Food inflation has become increasingly persistent in recent years implying any shock will have a much longer impact on inflation. Furthermore, a wide range of products have contributed to food inflation at different points in time, reflecting the diverse nature of drivers of food inflation. These have ranged from high international prices, surge in demand for high value products due to rising income and diversification of diet, high minimum support prices and increase in prices of key inputs.
- Co-movement refers to the tendency of two variables (in this case, domestic and international food prices) to move parallel to each other.
- The median of a list of numbers can be found by arranging all the observations from lowest value to highest value and picking the middle one. If there is an even number of observations, then there is no single middle value; the median is then usually defined to be the average of the two middle values.

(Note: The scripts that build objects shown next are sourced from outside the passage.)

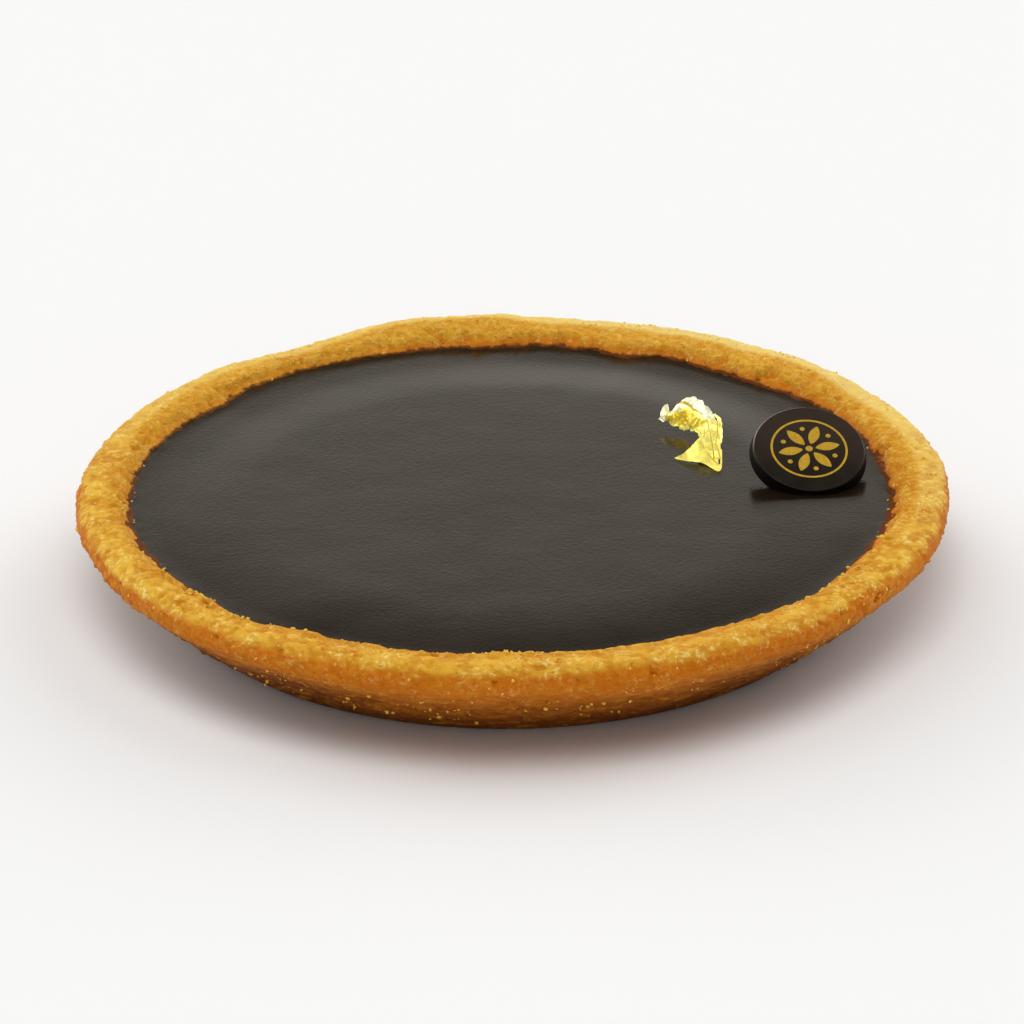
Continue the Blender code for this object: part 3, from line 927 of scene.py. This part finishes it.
# Folds on the leaf: (from, to, width in ribs, depth in millimetres), each place as (ribs along,
# share across).
LEAF_FOLDS = (
    ((9.1, 1.0), (8.2, 0.78), 0.12, 0.16),
    ((8.2, 0.78), (7.2, 0.64), 0.10, 0.14),
    ((7.2, 0.64), (6.2, 0.70), 0.07, 0.10),
    ((4.6, 0.50), (3.0, 0.68), 0.10, 0.18),
    ((5.4, 0.86), (3.9, 0.72), 0.09, 0.16),
    ((4.2, 0.12), (4.6, 0.42), 0.09, 0.14),
    ((3.4, 0.92), (3.9, 0.80), 0.10, 0.14),
    ((5.2, 0.30), (4.0, 0.25), 0.08, 0.12),
    ((5.6, 0.60), (4.4, 0.34), 0.06, 0.10),
    ((10.4, 0.0), (10.2, 1.0), 0.12, 0.25),
    ((2.6, 0.30), (3.2, 0.9), 0.08, 0.08),
)
# Holes in the leaf: (ribs along, share across, size in ribs).
LEAF_HOLES = (
    (3.3, 0.88, 0.13), (5.35, 0.86, 0.12), (5.75, 0.97, 0.10), (3.95, 0.97, 0.12),
    (4.75, 0.10, 0.10),
)


def whole(grid, i, j, along, across):
    """Whether the foil is there: its edges are torn, most along the inner edge of the lobe."""
    p = grid[i][j].co
    inner = (p - grid[i][0].co).length
    outer = min((p - grid[i][-1].co).length, (p - grid[0][j].co).length, (p - grid[-1][j].co).length)
    torn = 0.5 + noise.noise(p / (0.7 * MM)) + 0.5 * noise.noise(p / (0.3 * MM))
    if 5 < along < 10:
        inner -= 0.22 * MM * torn
    if min(inner, outer) < (0.07 + 0.12 * blend((along - 5.5) / 0.5)) * MM * torn:
        return False
    return all(rib_share(along, across, ((a, b), (a + 0.01, b))) > size for a, b, size in LEAF_HOLES)


TOWARDS_FRONT = Vector((0.0, -0.9, 0.4))


def leaf_mesh(settings):
    """A strip bent over the ribs, folded and creased, with torn edges.

    Its attribute runs from -1, where the gold is painted with a highlight, to 1, where it is deepest:
    painted shade in the folds and along a band, and darker gold at the start of the strip."""
    sheet = bmesh.new()
    worn = sheet.verts.layers.float.new("worn")
    grid, shares = [], {}
    for i in range(settings.steps + 1):
        along = i / settings.steps * (len(LEAF_RIBS) - 1)
        inner, outer = between_ribs(i / settings.steps)
        row = []
        for j in range(settings.rows + 1):
            across = j / settings.rows
            vertex = sheet.verts.new(LEAF_CORNER + inner.lerp(outer, across))
            shares[vertex] = (along, across)
            row.append(vertex)
        grid.append(row)
    for i in range(settings.steps):
        for j in range(settings.rows):
            if whole(grid, i, j, *shares[grid[i][j]]):
                sheet.faces.new((grid[i][j], grid[i + 1][j], grid[i + 1][j + 1], grid[i][j + 1]))
    loose = [vertex for vertex in sheet.verts if not vertex.link_faces]
    bmesh.ops.delete(sheet, geom=loose, context="VERTS")
    bmesh.ops.recalc_face_normals(sheet, faces=sheet.faces)
    sheet.normal_update()
    moved = {}
    for vertex in sheet.verts:
        p, (along, across) = vertex.co, shares[vertex]
        lobe = blend((along - 5.2) / 0.8) * blend((10.4 - along) / 0.6)
        band = lobe * blend((0.60 - across) / 0.12) * blend((across - 0.08) / 0.12)
        flat = 1 - 0.75 * blend((3.2 - along) / 0.5)
        folds = 0.50 * folded(p, 3.9 * MM, 1) + 0.34 * folded(p, 2.7 * MM, 2)
        folds += 0.22 * folded(p, 1.9 * MM, 3) + 0.08 * folded(p, 0.85 * MM, 5)
        folds += (0.10 + 0.25 * band) * crease(p, 0.8 * MM, 4)
        held = blend(5 * across + 0.3) * blend(5.3 - 5 * across)
        depth = settings.crumple * 0.42 * folds * held * flat
        depth += 0.40 * MM * lobe * math.sin(math.pi * across)
        dark = 0.0
        # Each fold is pressed in and also painted with shade.
        for start, end, width, size in LEAF_FOLDS:
            near = max(0.0, 1 - rib_share(along, across, (start, end)) / width)
            depth -= size * MM * near
            dark = max(dark, min(1.0, 1.4 * near))
        # Painted shade: a band along the inner part of the lobe.
        shaded_band = band * (0.75 + 0.6 * noise.noise(p / (0.7 * MM)))
        # Painted highlight: near-white gold on the open top of the lobe, faintly beyond it and at its
        # far end.
        bright = lobe * blend((across - 0.60) / 0.10) + blend((along - 3.4) / 0.6) * (1 - lobe) * 0.12
        bright += 0.6 * blend((along - 10.2) / 0.4)
        painted_shade = max(dark, shaded_band, 0.25 * (1 - lobe) * blend((3.6 - along) / 0.6))
        vertex[worn] = painted_shade if painted_shade > 0.05 else -bright
        facing = 1 if vertex.normal.dot(TOWARDS_FRONT) > 0 else -1
        moved[vertex] = p + vertex.normal * (depth * facing)
    for vertex, p in moved.items():
        vertex.co = p
    mesh = bpy.data.meshes.new("gold_leaf_crumpled")
    sheet.to_mesh(mesh)
    sheet.free()
    return mesh


def gold_material(settings):
    """Thin gold: lemon yellow, painted near white as a highlight where it lies open, and deep yellow as
    painted shade in its folds and along a band, and at random where it is thin.
    """
    material, nodes, place = new_material("gold_foil", 0.3, Metallic=0.35, Specular_IOR_Level=0.2)
    worn = nodes.number("ShaderNodeAttribute", None, "Fac", attribute_name="worn")
    thin = nodes.noise(place, 1.0 * MM).rise(0.50, 0.75)
    tint = nodes.mixed(worn.rise(0.0, -1.0), settings.gold, settings.bright)
    tint = nodes.mixed((worn.larger(0.0) + 0.15 * thin).smaller(1.0), tint, settings.deep_and_shaded)
    normal = bump(nodes, nodes.noise(place, 0.45 * MM, 2.0, 0.6), 0.02 * MM, 0.5)
    return feed(material, Base_Color=tint, Roughness=0.26 + 0.12 * thin, Normal=normal)


class TART_OT_leaf(bpy.types.Operator):
    """Lay the crumpled flake of gold leaf on the ganache"""

    bl_idname = "tart.leaf"
    bl_label = "Lay Gold Leaf"

    def execute(self, context):
        settings = context.scene.tart_leaf
        leaf = add_object("gold_leaf_crumpled", leaf_mesh(settings))
        leaf.data.materials.append(gold_material(settings))
        skin = leaf.modifiers.new("thickness", "SOLIDIFY")
        skin.thickness = settings.thickness
        skin.offset = 0.0
        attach(leaf, "root")
        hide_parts("gold_leaf")
        return {"FINISHED"}


# ---- stage
CAMERA_PLACE = Vector((0.0, -721.2, 338.7)) * MM
CAMERA_AIM = Vector((0.06, 0.0, 8.96)) * MM
CAMERA_ROLL = math.radians(-0.686)


def add_camera():
    camera = add_object("camera", bpy.data.cameras.new("camera"))
    camera.data.sensor_width = 36.0
    camera.data.lens = 242.1
    camera.data.clip_start, camera.data.clip_end = 0.05, 20.0
    look = (CAMERA_AIM - CAMERA_PLACE).to_track_quat("-Z", "Y").to_matrix().to_4x4()
    camera.matrix_world = Matrix.Translation(CAMERA_PLACE) @ look @ Matrix.Rotation(CAMERA_ROLL, 4, "Z")
    bpy.context.scene.camera = camera


def add_floor(settings):
    mesh = bpy.data.meshes.new("floor")
    side, drop = 3.0, -0.02 * MM
    corners = [(-side, -side, drop), (side, -side, drop), (side, side, drop), (-side, side, drop)]
    mesh.from_pydata(corners, [], [(0, 1, 2, 3)])
    floor = add_object("floor", mesh)
    material, nodes, place = new_material("pale_floor", 0.9, Specular_IOR_Level=0.1)
    cloud = nodes.noise(place, 0.4, 1.0)
    tint = nodes.mixed(cloud, settings.floor, tuple(0.995 * c for c in settings.floor))
    mesh.materials.append(feed(material, Base_Color=tint))


# Soft boxes in the surroundings: (degrees from the back towards the right, degrees above the
# horizon, half width of the even part, half width with the fade, brightness). The last is a
# black card.
SOFT_BOXES = (
    (60, 42, 14, 28, 1.4),
    (-60, 42, 14, 28, 1.1),
    (48, 13, 10, 26, 2.0),
    (-48, 13, 10, 26, 2.4),
    (185, 72, 10, 26, 3.0),
    (270, 72, 8, 24, 0.8),
    (180, 42, 8, 30, 0.3),
    (180, 12, 8, 28, 0.5),
    (-90, 16, 10, 28, 0.4),
    (10, 52, 14, 30, -0.18),
)
BACKDROP = 0.70


def add_sky(settings):
    """Dim surroundings with soft boxes round the tart and overhead, and a pale backdrop."""
    world = bpy.data.worlds.new("soft_boxes")
    bpy.context.scene.world = world
    world.use_nodes = True
    nodes = Nodes(world.node_tree)
    way = nodes.add("ShaderNodeTexCoord").outputs["Generated"]
    total = settings.ambient
    for turn, height, even, faded, brightness in SOFT_BOXES:
        turn, height = math.radians(turn), math.radians(height)
        level = math.cos(height)
        inputs = {0: way, 1: (math.sin(turn) * level, math.cos(turn) * level, math.sin(height))}
        toward = nodes.number("ShaderNodeVectorMath", inputs, "Value", operation="DOT_PRODUCT")
        lobe = toward.rise(math.cos(math.radians(faded)), math.cos(math.radians(even)))
        total = lobe * brightness + total
    back, up = nodes.parts(way)[1:]
    backdrop = back.rise(0.3, 0.7) * up.rise(math.sin(math.radians(31)), math.sin(math.radians(17)))
    total = backdrop * BACKDROP + total
    background = world.node_tree.nodes["Background"]
    background.inputs["Color"].default_value = (1.0, 0.985, 0.955, 1.0)
    world.node_tree.links.new((total * settings.sky).socket, background.inputs["Strength"])


class TART_OT_stage(bpy.types.Operator):
    """Set the floor, the soft light and the camera"""

    bl_idname = "tart.stage"
    bl_label = "Set Stage"

    def execute(self, context):
        settings = context.scene.tart_stage
        add_floor(settings)
        add_sky(settings)
        add_camera()
        context.scene.view_settings.view_transform = "Standard"
        return {"FINISHED"}


# ---- panel and start
OPERATORS = (TART_OT_crust, TART_OT_grains, TART_OT_ganache, TART_OT_disc, TART_OT_leaf, TART_OT_stage)


class TART_PT_pieces(bpy.types.Panel):
    """Pieces of the tart, in the order in which they are made"""

    bl_idname = "TART_PT_pieces"
    bl_label = "Chocolate Tart"
    bl_space_type = "VIEW_3D"
    bl_region_type = "UI"
    bl_category = "Tart"

    def draw(self, context):
        for made, key in zip(OPERATORS, SETTINGS):
            box = self.layout.box()
            box.operator(made.bl_idname)
            for name in SETTINGS[key].__annotations__:
                box.prop(getattr(context.scene, key), name)


def register():
    for group in SETTINGS.values():
        bpy.utils.register_class(group)
    for key, group in SETTINGS.items():
        setattr(bpy.types.Scene, key, PointerProperty(type=group))
    for made in (*OPERATORS, TART_PT_pieces):
        bpy.utils.register_class(made)


def unregister():
    for made in reversed((*OPERATORS, TART_PT_pieces)):
        bpy.utils.unregister_class(made)
    for key in SETTINGS:
        delattr(bpy.types.Scene, key)
    for group in reversed(list(SETTINGS.values())):
        bpy.utils.unregister_class(group)


def main():
    register()
    for made in OPERATORS:
        group, name = made.bl_idname.split(".")
        getattr(getattr(bpy.ops, group), name)()


if __name__ == "__main__":
    main()
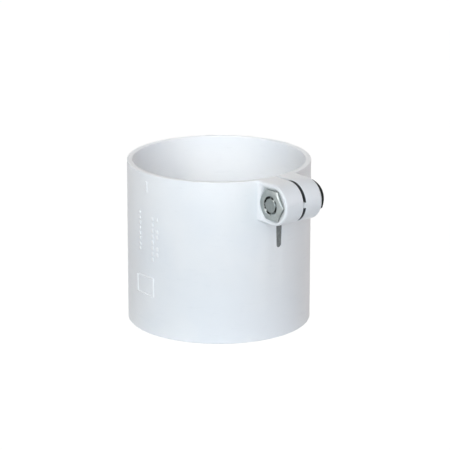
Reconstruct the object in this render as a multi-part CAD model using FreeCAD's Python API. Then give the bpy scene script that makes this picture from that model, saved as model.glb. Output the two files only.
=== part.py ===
import FreeCAD
import Part
import math
import os

# Split coupling that joins two vacuum pipes end to end: one moulded tube with a pipe socket at
# each end and a clamp at the upper one, pinched by a hexagon screw and a nut held in its pocket.
# Sizes are in millimetres. The tube stands along Z with its base at Z = 0, the clamp ears point
# along +X, and their screw lies along Y with the nut on the -Y side.

# Tube
PIPE_DIAMETER = 75.0
PIPE_CLEARANCE = 0.1
WALL = 2.6
SOCKET_DEPTH = 34.5
STOP_WIDTH = 3.0
STOP_HEIGHT = 1.6
STOP_CHAMFER = 0.5
MOUTH_CHAMFER = 0.4
RIM_ROUND = 0.4
BASE_CHAMFER = 0.3

# Slit in the wall, widest at the rim
SLIT_DEPTH = 31.4
SLIT_END_WIDTH = 2.8
SLIT_MOUTH_WIDTH = 4.6

# Soft strip that seals the slit: a flange in a pocket of the socket's wall, and a web in the slit
SEAL_WIDTH = 12.0
SEAL_THICKNESS = 1.0
SEAL_BELOW_RIM = 2.0
SEAL_WEB_SINK = 0.4
SEAL_CLEARANCE = 0.05

# Clamp ears
EAR_GAP = 1.6
EAR_RADIUS = 9.0
NUT_SEAT_THICKNESS = 4.55
BACK_EAR_THICKNESS = 9.05
SCREW_STANDOFF = 7.5
EAR_ROUND = 1.0
GAP_ROUND = 0.3
ROOT_ROUND = 2.0
ROOT_SINK = 0.1

# Nut, and the pocket that keeps it from turning
NUT_FLATS = 13.0
NUT_THICKNESS = 6.5
NUT_PROUD = 1.3
POCKET_CLEARANCE = 0.1
COUNTERSINK = 0.35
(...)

- If all households in the population are ranked in ascending order according to their consumption levels, and then the entire population is divided into 10 equal groups (each comprising approximately 10% of the total population) – the 10th decile will comprise the top 10% in terms of consumption.
- Bhattacharya, Rudrani, Rao, Narhari and Sen Gupta, Abhijit (2014), ‘Understanding Food Inflation in India’, ADB South Asia, Working Paper No. 26.